Es wird viel improvisiert, denn das Skript für die Game-Charaktere sieht keine festen Textzeilen vor. Herausfordernde Übung. Erstaunlich, wie leer der Kopf werden kann, wenn das rote Licht für „Aufnahme“ angeht. Mit Glück purzeln Sätze wie „Ich hab keine Lust mehr auf Jump&Run“ oder „Leute, ich hab den High Score geknackt“ über die Lippen. Zwischendrin wird viel gelacht und geblödelt, und es stellt sich schnell stimmlicher Teamgeist ein. Damit schaffen die Gäste es, das Geschnatter der digitalen Filmhelden in Tonlage und Stimmung so abzuliefern, wie es der Regisseur haben möchte. Aber wehe, jemand sagt „Mein Gott, ich bin so verdammt müde“ ins Mikro. Denn religiöse Bezüge und Flüche sind Tabu. Der Satz „Hab ich ein ‚Oh Gott‘ gehört?“ aus dem Regieraum bedeutet: alles von vorne.
Nach fast zwei Stunden sind die Massenszenen augezeichnet. Sogar der Einzelauftritt „peinlich berührtes Räuspern“ – an dem sich drei Kollegen versuchen – ist nach gefühlten 20 Versuchen endlich fertig. Vermutlich weniger aus Brillanz der Räuspernden, sondern mehr aus Pragmatismus des Regisseurs. „Das schieben wir dann nach hinten“, sagt Collé. Man kann nur vermuten, dass er von digitaler Zauberei spricht, die ein zunehmend unsicher hingekrächztes Allerweltsräuspern in etwas klanglich Bedeutungsvolles verwandeln wird.

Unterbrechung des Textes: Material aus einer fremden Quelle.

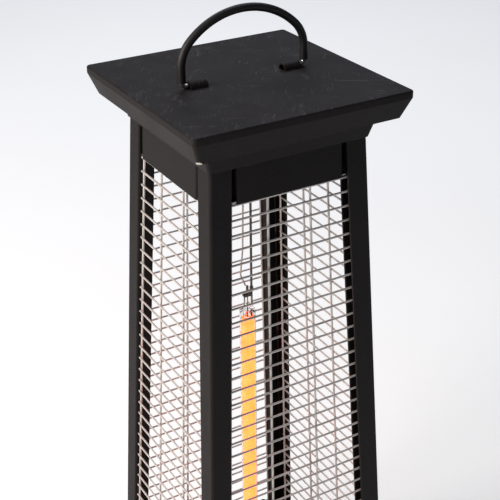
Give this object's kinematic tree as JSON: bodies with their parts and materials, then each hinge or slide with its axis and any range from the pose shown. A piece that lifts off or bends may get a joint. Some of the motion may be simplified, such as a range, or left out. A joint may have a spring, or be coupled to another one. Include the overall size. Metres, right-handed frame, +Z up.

Anzunehmen, dass die restliche Synchronisation des Films durch gestandene Schauspieler wie Anna Fischer (Vanellope) etwas gesitteter ablief. Wenn dabei auch der Spaß an der Freude der Journalistenszene zu spüren war, bekommt der Film die Stimmung des Originals – und wird auch auf Deutsch zu einem der lustigsten Disneyfilme jemals.
Entsprechend euphorisiert verabschiedet man sich gegen Mittag, und fiebert dem Filmstart am 24. Januar 2019 entgegen. Vielleicht, ganz vielleicht, wird man die eigene Stimme im Kino hören können.
Draußen stößt die Sonne durch die Wolken. Wilmersdorf strahlt.